A Word On Equality Efforts
by, 11th April 2013 at 06:47 PM (535 Views)
So there's been some recent questioning of Bulbagarden's stance on and effort towards equality. I'm not going to get bogged down in what the specific objections were, but they related to the rule banning use of the word "gay" (or synonyms) as an insult.
I'm not going to preach about why this rule is so important here. I'm not LGBT+, so it's not really my place to say how this makes LGBT+ people feel. I have many friends who are, though, and here is something that one of them wrote that I think is relevant to this issue:
Note: This is an excerpt from a letter to Nicola Sturgeon (Deputy First Minister of Scotland and Cabinet Health Secretary), the full letter can be found here: http://www.labourhame.com/archives/2576I knew I was gay when – like most teenage boys – I started liking what they like.

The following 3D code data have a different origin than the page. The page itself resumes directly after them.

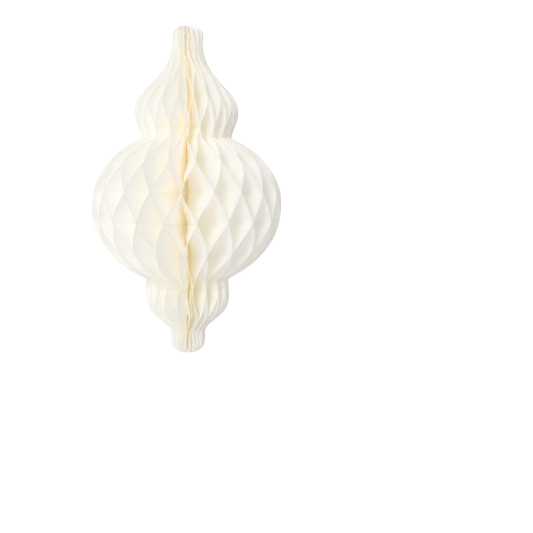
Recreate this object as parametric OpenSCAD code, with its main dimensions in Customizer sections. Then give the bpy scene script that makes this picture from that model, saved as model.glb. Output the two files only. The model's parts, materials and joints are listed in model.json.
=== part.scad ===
// Hanging paper honeycomb ornament: a fan of die-cut leaves bound at a straight spine.
// The origin is the top of the spine, +Z is up, and the seam of the fan faces +Y.
// Distances s along a leaf are measured down the spine from its top.

/* [Silhouette] */
// Height of the ornament, from the top of the spine to its foot
height = 200; // [160:5:240]
// Largest radius of the middle ball
ball_r = 58.5; // [52:0.5:64]
// Largest radius of the bulb above the ball
upper_bulb_r = 32; // [29:0.5:36]
// Largest radius of the bulb below the ball
lower_bulb_r = 25.9; // [25:0.1:28]
// Radius of the upper neck
neck_r = 9.6; // [8.5:0.1:11]
// Radius of the lower neck
foot_r = 10.6; // [9.5:0.1:12]
// Rounding of the outline at the top of the neck
neck_corner = 3.5; // [2.5:0.1:4.5]
// Rounding of the outline at the foot
foot_corner = 5; // [3:0.1:6]

/* [Honeycomb] */
// Number of leaves in the full turn (even)
leaf_count = 40; // [24:2:40]
// Distance of the first glue line below the top
first_line = 1.4; // [1.2:0.1:3]
// Width of each glued strip
strip_w = 1.2; // [0.8:0.1:2]
// Thickness of the leaf paper
paper_t = 0.15; // [0.08:0.01:0.15]
// Thickness of the glue between two leaves
glue_t = 0.05; // [0.02:0.01:0.05]

/* [Spine and boards] */
// Radius of the bead of binding glue on the axis
core_r = 1.35; // [1.2:0.05:1.4]
// Clearance between the bead and the inner edge of a leaf
core_gap = 0.1; // [0.1:0.05:0.3]
// Thickness of an end board
board_t = 0.3; // [0.2:0.05:0.35]
// Radius at which an end board starts
board_inner_r = 5.6; // [5.4:0.1:6.4]
// Distance an end board is set back from the edge of the leaves
board_inset = 0.8; // [0.6:0.1:2]
// Thickness of the adhesive dots between the boards
pad_t = 0.1; // [0.06:0.02:0.14]
// Radius of the loops of binding thread about the axis
thread_ring_r = 3.2; // [3:0.1:3.4]
// Radius of the binding thread
thread_r = 0.25; // [0.15:0.05:0.3]
// Radius of the punched thread holes
thread_hole_r = 0.7; // [0.5:0.05:0.8]
// Distance of each thread loop from its end of the spine
thread_inset = 6; // [5:0.5:8]

/* [Hidden] */
paper_colour = "#f3e8cf";
card_colour = "#e6d8b8";
glue_colour = "#e2c98d";
thread_colour = "#f7f2e4";
tape_colour = "#f5f1e6";

line_count = 10;
pitch = height / line_count;
half_step = 180 / leaf_count;
seam_angle = 90;
mid_s = height / 2;
board_offset = pad_t / 2 + board_t;
offset_step = 2 * board_offset / leaf_count;
leaf_inner_r = core_r + core_gap;
amp_loss = (paper_t + glue_t + offset_step) / (2 * cos(half_step));

// How much a corrugated leaf shortens: the arc length of its wave is longer than its span.
shrink = 1.1;

// The leaf's outline, from the top: the waists are sharp corners between three stretches.
upper_waist_s = 0.3375 * height;
lower_waist_s = 0.782 * height;
upper_waist_r = 0.856 * upper_bulb_r;
lower_waist_r = 0.985 * lower_bulb_r;
upper_outline = [
    [0.000 * height, neck_r],
    [0.030 * height, neck_r + 0.1],
    [0.065 * height, neck_r + 0.1],
    [0.100 * height, neck_r + 2.0],
    [0.135 * height, neck_r + 6.2],
    [0.175 * height, 0.73 * upper_bulb_r],
    [0.215 * height, 0.93 * upper_bulb_r],
    [0.250 * height, upper_bulb_r],
    [0.285 * height, 0.965 * upper_bulb_r],
    [0.318 * height, 0.885 * upper_bulb_r],
    [upper_waist_s, upper_waist_r],
];
lower_outline = [
    [lower_waist_s, lower_waist_r],
    [0.810 * height, lower_bulb_r],
    [0.845 * height, lower_bulb_r],
    [0.870 * height, 0.945 * lower_bulb_r],
    [0.892 * height, 0.825 * lower_bulb_r],
    [0.912 * height, foot_r + 5],
    [0.928 * height, foot_r + 1],
    [0.955 * height, foot_r],
    [1.000 * height, foot_r - 0.2],
];

// The ball's stretch is a superellipse about its own centre.
ball_mid_s = 0.5575 * height;
ball_half_h = 0.241 * height;
ball_power = 2.2;

// Heights and sizes of the adhesive dots: distance down the spine, distance from it, radius
pads = [
    [0.250 * height, 0.60 * upper_bulb_r, 5],
    [0.555 * height, 0.68 * ball_r, 8],
    [0.825 * height, 0.62 * lower_bulb_r, 4],
];

// Spacing below which a row of leaf points would only add a sliver
least_row = 1.5;

function leaf_name(k) = str("leaf_", k < 10 ? "0" : "", k);

// Smooth curve through a list of [s, radius] points
function knot_slope(p, i) =
    let (a = p[max(i - 1, 0)], b = p[min(i + 1, len(p) - 1)])
    (b[1] - a[1]) / (b[0] - a[0]);
function knot_index(p, s, i = 0) =
    i >= len(p) - 2 || s < p[i + 1][0] ? i : knot_index(p, s, i + 1);
function curve(p, s) =
    let (
        i = knot_index(p, s),
        h = p[i + 1][0] - p[i][0],
        u = (s - p[i][0]) / h
    )
    (2 * u * u * u - 3 * u * u + 1) * p[i][1]
    + (u * u * u - 2 * u * u + u) * h * knot_slope(p, i)
    + (3 * u * u - 2 * u * u * u) * p[i + 1][1]
    + (u * u * u - u * u) * h * knot_slope(p, i + 1);

function ball_outline(s) =
    ball_r * pow(1 - pow(abs(s - ball_mid_s) / ball_half_h, ball_power), 1 / ball_power);

// Radius lost to a corner of radius c, at distance d from the end of the leaf
function corner_loss(c, d) = d >= c ? 0 : c - sqrt(c * c - (c - d) * (c - d));

function outline(s) =
    (s <= upper_waist_s ? curve(upper_outline, s)
        : s < lower_waist_s ? ball_outline(s)
        : curve(lower_outline, s))
    - corner_loss(neck_corner, s) - corner_loss(foot_corner, height - s);

// The wave of a leaf: +1 along its even glue lines, -1 along its odd ones, straight between.
function line_s(i) = first_line + i * pitch;
function wave(s) =
    let (
        i = round((s - first_line) / pitch),
        d = max(abs(s - line_s(i)) - strip_w / 2, 0)
    )
    (i % 2 == 0 ? 1 : -1) * (1 - 2 * d / (pitch - strip_w));

// Half the width of a cell at radius x, and the height left to a leaf that is so corrugated
function amp(x) = x * tan(half_step) - amp_loss;
function shortening(x) = sqrt(1 - shrink * pow(2 * amp(x) / pitch, 2));
function level(s, x) = -(mid_s + (s - mid_s) * shortening(x));

function sorted(v) =
    len(v) < 2 ? v
    : let (m = v[floor(len(v) / 2)])
      concat(sorted([for (a = v) if (a < m) a]), [m], sorted([for (a = v) if (a > m) a]));

// Rows of leaf points down the spine: both edges of every strip, both waists, both ends,
// and three rows between neighbouring strips for the outline.
strip_rows = [for (i = [0 : line_count - 1], e = [-1, 1]) line_s(i) + e * strip_w / 2];
between_rows = [
    for (i = [0 : line_count - 1], f = [0.25, 0.5, 0.75])
        let (s = line_s(i) + f * pitch)
        if (abs(s - upper_waist_s) > least_row && abs(s - lower_waist_s) > least_row
            && s < height - foot_corner) s
];
end_rows = [
    0, 0.13 * neck_corner, neck_corner,
    height - foot_corner, height - 0.5 * foot_corner, height - 0.13 * foot_corner, height
];
rows = sorted(concat(strip_rows, between_rows, end_rows, [upper_waist_s, lower_waist_s]));

// Height of leaf k's fold, and how far its middle plane stands off the axis
function leaf_sign(k) = k % 2 == 0 ? 1 : -1;
function leaf_offset(k) = (board_offset - (k - 0.5) * offset_step) / cos(half_step);
function leaf_angle(k) = seam_angle + (2 * k - 1) * half_step;

// Four corners of leaf k at one row: inner and outer edge, back and front face.
// An even leaf meets the next leaf along the odd glue lines.
function leaf_row(k, s) = [
    for (x = [leaf_inner_r, outline(s)], side = [-1, 1])
        [x, leaf_offset(k) - leaf_sign(k) * amp(x) * wave(s) + side * paper_t / 2, level(s, x)]
];

module leaf_sheet(k) {
    last = len(rows) - 1;
    points = [for (s = rows) each leaf_row(k, s)];
    // Corners of a row are numbered 0 inner back, 1 inner front, 2 outer back, 3 outer front.
    walls = [
        for (i = [0 : last - 1])
            let (a = 4 * i, b = a + 4)
            each [
                [a, a + 2, b + 2], [a, b + 2, b],
                [a + 1, b + 3, a + 3], [a + 1, b + 1, b + 3],
                [a, b + 1, a + 1], [a, b, b + 1],
                [a + 2, a + 3, b + 3], [a + 2, b + 3, b + 2],
            ]
    ];
    ends = [
        [0, 1, 3], [0, 3, 2],
        [4 * last, 4 * last + 3, 4 * last + 1], [4 * last, 4 * last + 2, 4 * last + 3],
    ];
    polyhedron(points, concat(walls, ends));
}

module thread_hole(z) {
    translate([thread_ring_r, 0, z])
        rotate([90, 0, 0])
            cylinder(r = thread_hole_r, h = 4, center = true, $fn = 32);
}

module leaf(k) {
    color(paper_colour)
        rotate([0, 0, leaf_angle(k)])
            difference() {
                leaf_sheet(k);
                thread_hole(-thread_inset);
                thread_hole(thread_inset - height);
            }
}

// One end board: a flat card a little inside the outline of the opened leaves.
// Side is -1 for the board at the start of the fan and +1 for the board at its end.
module end_board(side) {
    board_rows = [for (s = rows) if (s > 1 && s < height - 1) s];
    edge = [for (s = board_rows) let (x = outline(s)) [x - board_inset, level(s, x)]];
    back = [
        [board_inner_r, edge[len(edge) - 1][1]],
        [board_inner_r, edge[0][1]],
    ];
    color(card_colour)
        translate([side * (pad_t + board_t) / 2, 0, 0])
            rotate([90, 0, 90])
                linear_extrude(board_t, center = true)
                    polygon(concat(edge, back));
}

module closure_pad(i) {
    color(tape_colour)
        translate([0, pads[i][1], -pads[i][0]])
            rotate([0, 90, 0])
                cylinder(r = pads[i][2], h = pad_t, center = true, $fn = 48);
}

module thread_ring(z) {
    color(thread_colour)
        translate([0, 0, z])
            rotate_extrude($fn = 96)
                translate([thread_ring_r, 0])
                    circle(r = thread_r, $fn = 24);
}

module spine_core() {
    color(glue_colour)
        translate([0, 0, -height])
            cylinder(r = core_r, h = height, $fn = 48);
}

module thread_ring_upper() { thread_ring(-thread_inset); }
module thread_ring_lower() { thread_ring(thread_inset - height); }
module board_left() { end_board(-1); }
module board_right() { end_board(1); }
module closure_pad_upper() { closure_pad(0); }
module closure_pad_middle() { closure_pad(1); }
module closure_pad_lower() { closure_pad(2); }

spine_core();
thread_ring_upper();
thread_ring_lower();
board_left();
board_right();
closure_pad_upper();
closure_pad_middle();
closure_pad_lower();
for (k = [1 : leaf_count])
    leaf(k);
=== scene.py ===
"""Looks of the hanging paper honeycomb ornament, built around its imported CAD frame."""

import json
import math

import bpy
import numpy as np
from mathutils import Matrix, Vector


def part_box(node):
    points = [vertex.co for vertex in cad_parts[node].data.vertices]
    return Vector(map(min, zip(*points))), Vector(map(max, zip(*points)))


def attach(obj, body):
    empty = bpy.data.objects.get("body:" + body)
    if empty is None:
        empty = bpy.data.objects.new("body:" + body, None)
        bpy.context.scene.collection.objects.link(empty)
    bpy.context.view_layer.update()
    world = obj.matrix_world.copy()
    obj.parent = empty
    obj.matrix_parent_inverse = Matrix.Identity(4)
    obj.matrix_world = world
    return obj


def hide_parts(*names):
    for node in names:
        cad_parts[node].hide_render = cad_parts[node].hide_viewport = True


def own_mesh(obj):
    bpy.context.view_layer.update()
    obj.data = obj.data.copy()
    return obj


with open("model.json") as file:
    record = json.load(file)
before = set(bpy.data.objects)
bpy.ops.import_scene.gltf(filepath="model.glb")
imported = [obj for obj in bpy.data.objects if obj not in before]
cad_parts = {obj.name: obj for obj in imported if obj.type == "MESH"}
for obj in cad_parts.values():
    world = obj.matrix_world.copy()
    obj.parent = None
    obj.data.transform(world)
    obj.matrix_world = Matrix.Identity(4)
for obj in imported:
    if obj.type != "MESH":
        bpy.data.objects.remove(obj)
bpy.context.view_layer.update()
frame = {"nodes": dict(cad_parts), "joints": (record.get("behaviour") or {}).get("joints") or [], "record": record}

# ---------------------------------------------------------------- sizes of the honeycomb, metres
SEAM_ANGLE = math.radians(90)  # where the two end boards meet
LINE_COUNT = 10  # glue lines down the spine
FIRST_LINE = 0.0014  # the first glue line, from the top
PAPER = 0.00015  # thickness of a leaf
GLUE = 0.00005  # thickness of the glue between two leaves
SHRINK = 1.1  # how strongly the waves shorten a leaf
INNER_R = 0.00145  # radius of the leaves' inner edges
HOLES_END = 0.00465  # radius past the punched holes, where only the outer edge is left
WAIST_LEAST_R = 0.02  # only the two waists beside the ball are sharp
DEPTH_DECIMALS = 7  # points whose depths agree to these decimals count as one

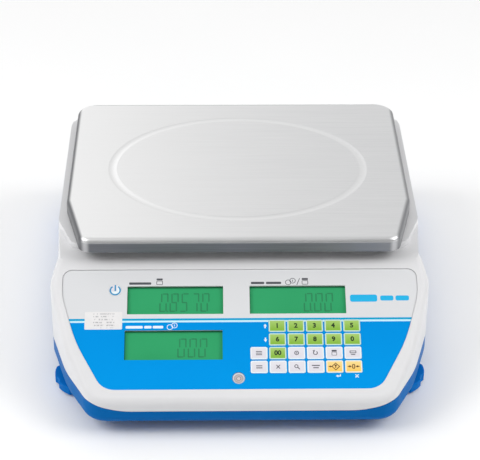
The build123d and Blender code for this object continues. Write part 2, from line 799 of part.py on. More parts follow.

I didn’t fail to accept it – so I don’t want to exaggerate some story of battling self-discovery – though I wasn’t exactly happy about it. It was more of a cringing instant realisation. But what to do then? I was a pretty fantastic liar – a master. Gay people are, were, made to be. Once the realisation took hold, the fear – it’s the fear that’s the problem – built a structure of outward deceit. Every time a mate said “don’t be such a poof” to you because you don’t fancy going out that night or some other social inadequacy worthy of the epithet, your stomach does three somersaults. Every time, for eight years. Not a day – barely an hour – went by without someone pejoratively using “gay” – mainly to mean “bad”.
Eventually, almost like a contradiction, the fear becomes standard. And this is the greatest damage – it entrenches itself, every “gay” another nail and over time it becomes normalised. This is the harm that is done to gay people: not just that I couldn’t so much as have a kiss for most of my teenage life, but how it heightens to an irrationally high degree the perceived consequences of coming out and taking steps vital for happiness. And so it’s not the fancying guys that makes you different, but the way fear becomes engrained into your life and sense of identity. But it does make you different.
Note 2: This blog is not an invitation to debate the rule. Any comments debating the rule will be deleted.